La idea del amor romántico surgió de un eco filosófico tanto platónico como aristotélico literariamente derivado del poeta romano Ovidio y sus Ars Amatoria. Nótese que en la antigua Grecia la mujer estaba destinada a las tareas del hogar y al servicio del hombre, y por lo tanto no existía el respeto o sentimiento de consideración para con ella (recordemos que la Atenas de entonces no carecía en este sentido de sus propias contradicciones.
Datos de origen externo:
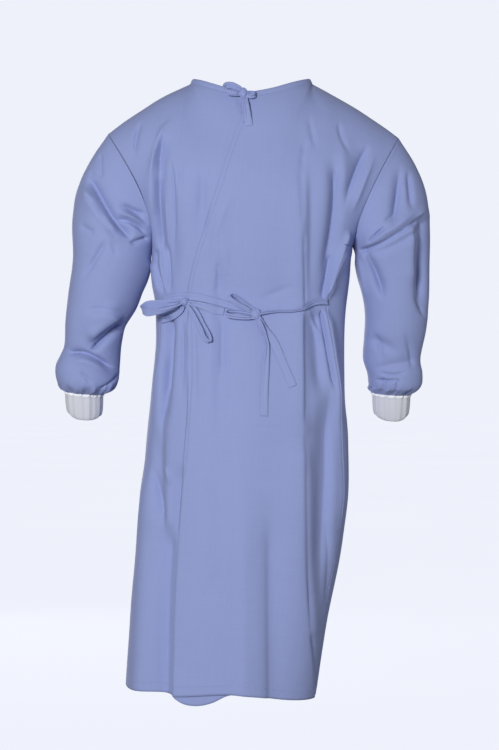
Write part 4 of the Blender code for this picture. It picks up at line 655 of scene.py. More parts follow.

Por un lado se ufanaba de la ateniense igualdad de derechos para todos los ciudadanos de la poli y por otro determinaban autoritariamente que los esclavos, los extranjeros y las mujeres no tenían ese privilegio simplemente porque no eran ciudadanos). El griego practicaba entonces el amor de si o el amor a la idea. Amaba la belleza de hombres y mujeres, pero no a esos hombres y a esas mujeres.
El amor medieval, en cambio, era motivado por un respeto profundo hacia la dama, por ejemplo, pero no debía ser consumado. Era etéreo y trascendental y activamente alimentado por actos de caballerosidad y galantería, en absoluto contraste con la tradicional persecución acosadora de los apasionados amantes enamorados.
Mas contemporáneamente asistimos a posturas encontradas con lo que los sentidos nos dicen sobre nuestro interior. El determinismo físico cree que el mundo se puede medir y determinar y por ende cada acontecimiento es la consecuencia de los componentes biológicos de la química del cuerpo humano. Por este mismo camino, los genetistas invocan la teoría de los genes que forman los criterios determinantes en lo sexual o en el tipo de elección romántica. Algunos neurobilogistas reducen todos los exámenes del amor a la motivación fisicoquímica del impulso sexual.